According to both western sources, such as the British MI6, and the Soviet MGB, agreed that Vituška was likely executed in January 1945, and that organised resistance in Belarus had ceased by 1946. This conclusion is supported by historians Anton Rudak and Igor Valakhanovich.

Conspiracy theories as to Vituška's continued survival, however, persist. Siarhiey Jarš in 2006 claimed Vituška's son had told him that he had died in a sanatorium at 98 in Munich. However, no proof for his claims has been provided.

==Legacy==
Historian Andrej Kotljarchuk writes that Vituška is a popular figure for far-right and conservative circles of Belarusian youth. The myth, according to which Vituška led an anti-Soviet partisan army in 1944–1959, was created by veterans in exile and reimported to Belarus after it gained independence in 1991.

Vituška is honoured by the Young Front.

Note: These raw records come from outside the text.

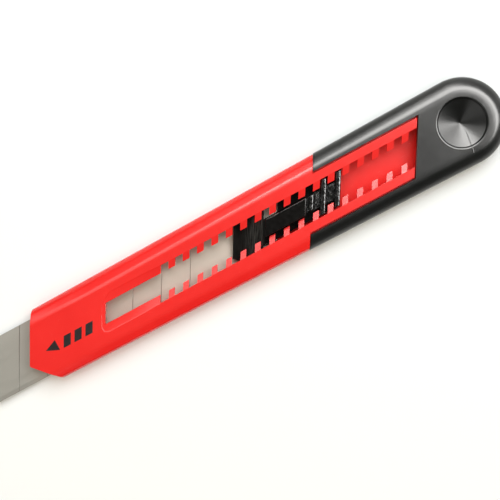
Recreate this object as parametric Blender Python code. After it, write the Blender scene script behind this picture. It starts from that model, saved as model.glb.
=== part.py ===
"""Snap-off craft knife: an 18 mm cutter with a plastic sleeve, a forked end cap and a ratchet slider.

Frame: +X runs along the knife from the blade's tip to the end cap, +Y points from the cutting edge to
the blade's spine, and +Z points up from the table the knife lies on. The origin is under the middle of
the knife's box, on the table. Inside the file a station U is counted along the knife from a point near
the nose, and the assembly's root empty moves all of it to the origin.

Every front, joint line, tooth and wing leans with the blade's score lines: a line of station U lies at
x = U + y / tan(SLANT).
"""
import math

import bmesh
import bpy
from mathutils import Matrix, Vector

MM = 0.001
GAP = 0.3 * MM
SLANT = math.radians(60.0)
LEAN = 1.0 / math.tan(SLANT)

# Blade: a standard 18 mm snap-off strip
BLADE_WIDTH = 18.0 * MM
BLADE_LENGTH = 100.0 * MM
BLADE_THICKNESS = 0.5 * MM
BLADE_FRONT = -10.8 * MM
BLADE_BOTTOM = 2.7 * MM
GROUND_BAND = 1.25 * MM
SCORE_COUNT = 7
SCORE_PITCH = 10.0 * MM
SCORE_WIDTH = 0.30 * MM
SCORE_DEPTH = 0.12 * MM
TANG_HOLE_STATION = 81.5 * MM
TANG_HOLE_RADIUS = 2.5 * MM

# Sleeve
SLEEVE_HEIGHT = 9.0 * MM
NOSE_HEIGHT = 8.2 * MM
NOSE_SLOPE_END = 22.0 * MM
NOSE_STATION = 4.2 * MM
NOSE_CHAMFER_TOP = -3.4 * MM
NOSE_CHAMFER_END = (8.4 * MM, -11.3 * MM)
HALF_WIDTH_STATION = 12.0 * MM
HALF_WIDTH = 11.38 * MM
WIDTH_TAPER = 0.0109
SHOULDER_INSET = 3.4 * MM
SHOULDER_DROP = 1.6 * MM
SIDE_INSET = 1.1 * MM
SIDE_DROP = 3.4 * MM
CAP_JOINT = 100.4 * MM
TONGUE_END = 134.75 * MM
SPIGOT_END = 141.0 * MM

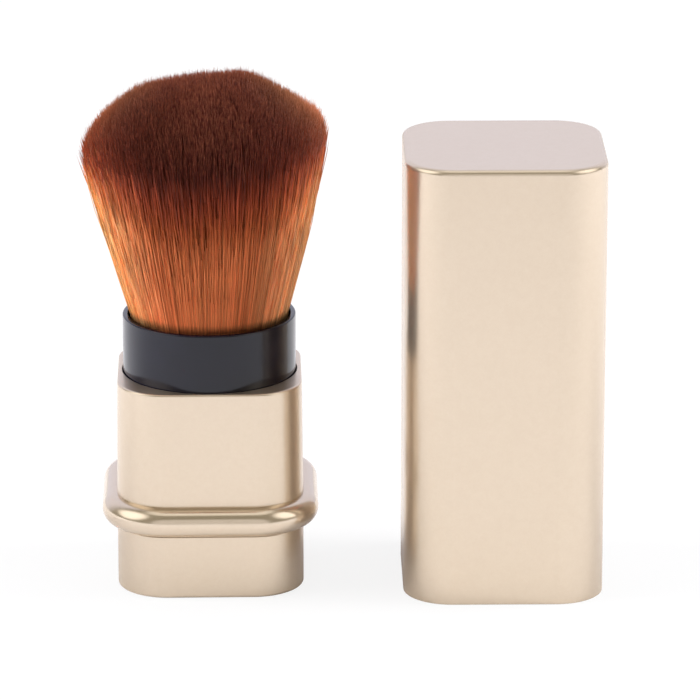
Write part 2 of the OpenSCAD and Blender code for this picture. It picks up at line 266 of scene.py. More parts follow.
def finish_piece(obj, bm, material, body, slot, *nodes):
    """Writes the bmesh with outward faces and even shading, and hangs the piece on its body."""
    bmesh.ops.recalc_face_normals(bm, faces=bm.faces)
    for face in bm.faces:
        face.smooth = True
    for edge in bm.edges:
        edge.smooth = not edge.is_manifold or edge.calc_face_angle(0.0) < SHARP
    bm.to_mesh(obj.data)
    bm.free()
    obj.data.materials.append(material)
    modifier = obj.modifiers.new("Even shading", "WEIGHTED_NORMAL")
    modifier.keep_sharp = True
    modifier.weight = EVEN_WEIGHT
    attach(obj, body)
    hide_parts(*nodes)


def chain(bm, points):
    """Vertices and edges through points, as a section to sweep."""
    verts = [bm.verts.new(p) for p in points]
    return [bm.edges.new(pair) for pair in zip(verts, verts[1:])]


def section_at(points, hub):
    """A section's (outward, up) points, set at the first corner of the round square."""
    return [(hub + x, hub, z) for x, z in points]


def sweep_square(bm, edges, hub, steps):
    """Sweeps a section's edges round a square, whose round corners have their centres at the hubs."""
    centre, run = Vector((hub, hub, 0)), Vector((-2 * hub, 0, 0))
    turn = Matrix.Rotation(QUARTER, 3, "Z")
    for _ in range(4):
        verts = list(dict.fromkeys(v for e in edges for v in e.verts))
        spun = bmesh.ops.spin(bm, geom=verts + edges, cent=centre, axis=(0, 0, 1), angle=QUARTER,
                              steps=steps)
        last = [g for g in spun["geom_last"] if isinstance(g, bmesh.types.BMEdge)]
        grown = bmesh.ops.extrude_edge_only(bm, edges=last)["geom"]
        bmesh.ops.translate(bm, vec=run, verts=[g for g in grown if isinstance(g, bmesh.types.BMVert)])
        edges = [g for g in grown if isinstance(g, bmesh.types.BMEdge)]
        centre, run = turn @ centre, turn @ run
    bmesh.ops.remove_doubles(bm, verts=bm.verts, dist=SAME)


def loops_at(bm, z):
    """Boundary edges at a height."""
    return [e for e in bm.edges if e.is_boundary and all(abs(v.co.z - z) < SAME for v in e.verts)]


def fill_loop(bm, z):
    """Closes the open loop at a height with one face."""
    bmesh.ops.contextual_create(bm, geom=loops_at(bm, z))


def round_edges(bm, edges, offset, segments):
    """Rounds edges."""
    bmesh.ops.bevel(bm, geom=edges, offset=offset, offset_type="OFFSET", segments=segments, profile=0.5,
                    affect="EDGES", material=-1, clamp_overlap=True)


def out_of_square(co, hub):
    """How far a point lies out of the square between the hubs, measured as a round corner is."""
    return math.hypot(max(abs(co.x) - hub, 0), max(abs(co.y) - hub, 0))


def ring_edges(bm, z, out, hub):
    """Edges of the loop at height z and distance out from the hubs' square."""
    return [e for e in bm.edges
            if all(abs(v.co.z - z) < NEAR and abs(out_of_square(v.co, hub) - out) < NEAR for v in e.verts)]


# Helpers for materials

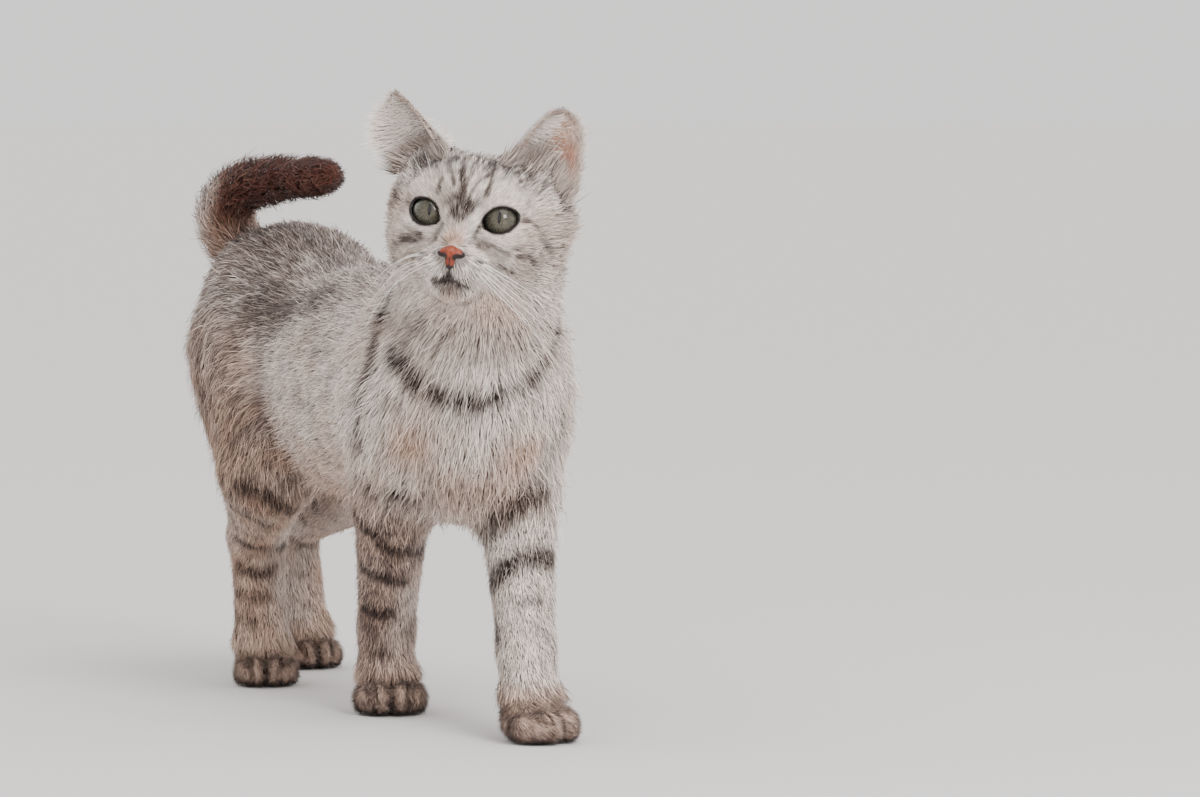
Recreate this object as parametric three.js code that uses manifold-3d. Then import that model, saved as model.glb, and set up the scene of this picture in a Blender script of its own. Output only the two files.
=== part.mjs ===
// A short-haired silver tabby cat in mid-step, life size, as a still museum model.
// Millimetres, +Z up; the cat faces -Y with its head turned to its right, and +X is its left.
// The body is one smooth form, the outline of the coat, parted into named solids by thin cuts.
import * as THREE from "three";
import { mergeVertices } from "three/addons/utils/BufferGeometryUtils.js";
import Module from "manifold-3d";

const gap = 0.3; // clearance between neighbouring solids

// Head: its own frame sits midway between the eyeballs, with y back and z up.
const headPlace = [-26.3, -134.8, 286.5];
const headTurn = { nod: -4, tilt: 6.5, yaw: -33 }; // degrees
const headReach = 130; // the head counts only this near its own frame's origin
const headFillet = 10;
const eye = { centre: [20.5, -1, 0], radius: 10.3 };
const lids = { half: [9.8, 6.9], front: 1.25, back: 0.85, depth: 20, ahead: 3, slant: 20, outward: 12 };
const nose = { centre: [0, -31.5, -21], half: [6.2, 5, 5.8] };

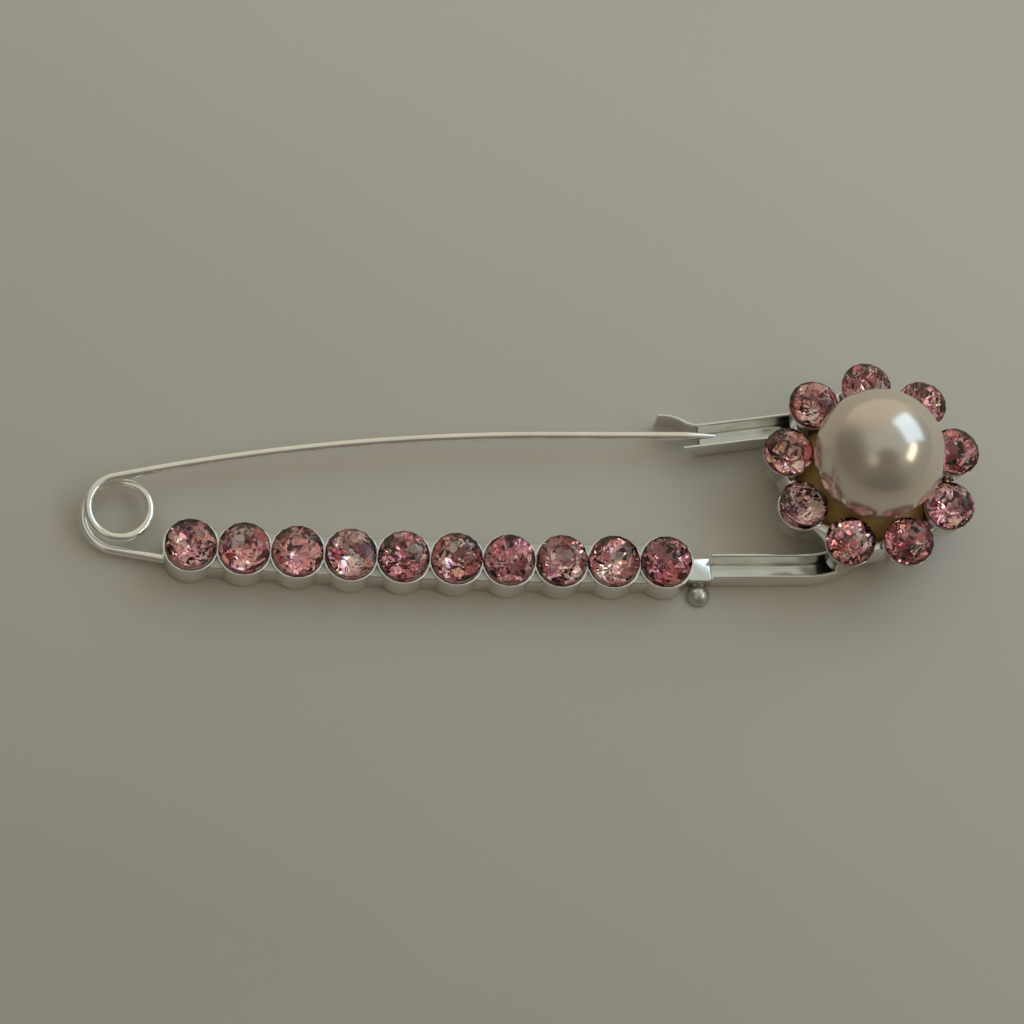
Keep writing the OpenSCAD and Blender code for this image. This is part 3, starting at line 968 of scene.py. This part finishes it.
def flower_cup(bm, place, sizes):
    """Outside of a flower cup, which widens upwards from its foot in the plate."""
    edge = sizes.rim_edge / MM
    slope = (FLOWER_CUP_R - FLOWER_FOOT_R) / (FLOWER_RIM_Z - FLOWER_LOW)
    profile = [
        (0, FLOWER_LOW),
        (FLOWER_FOOT_R, FLOWER_LOW),
        (FLOWER_CUP_R - slope * edge, FLOWER_RIM_Z - edge),
    ]
    profile += arc((FLOWER_CUP_R - edge, FLOWER_RIM_Z - edge), edge, 20, 90, 3)
    profile += [(0, FLOWER_RIM_Z)]
    lathe(bm, profile, place)


def plate_and_peg():
    """Plate under the flower, with the peg for the pearl."""
    bm = bmesh.new()
    side = PLATE_R - PLATE_EDGE
    peg_top = PLATE_TOP + PEARL_GAP + PEG_LEN
    profile = [(0, FLOWER_LOW)] + arc((side, FLOWER_LOW + PLATE_EDGE), PLATE_EDGE, -90, 0, 4)
    profile += arc((side, PLATE_TOP - PLATE_EDGE), PLATE_EDGE, 0, 90, 4)
    profile += [(PEG_R, PLATE_TOP), (PEG_R, peg_top), (0, peg_top)]
    lathe(bm, profile, FLOWER)
    return bm


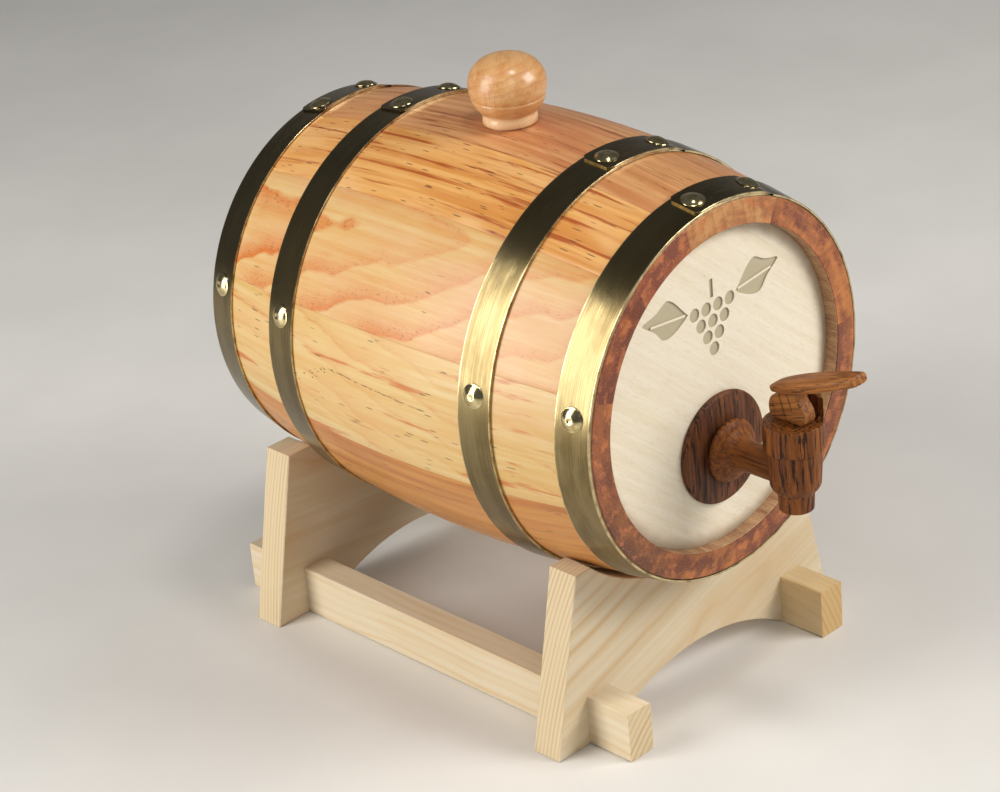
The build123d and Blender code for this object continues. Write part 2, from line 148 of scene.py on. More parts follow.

On 5 November 2007, activists of the organization were arrested after celebrating Vituška's hundredth birthday. On 25 March 2014 members of the Young Front visited a demonstration with a banner, featuring Vituška along with Vincent Hadleŭski, Stepan Bandera, Stanisław Bułak-Bałachowicz and Roman Shukhevych bearing the description: "Heroes do not die".

In 1949, several Belarusian anti-Soviet partisans, including Vituška, were awarded the Order of the Pahonia by decree of the President of the Rada of the Belarusian Democratic Republic, Mikola Abramchyk. He was also awarded the Order of the Iron Knight, 3rd Class by the Rada.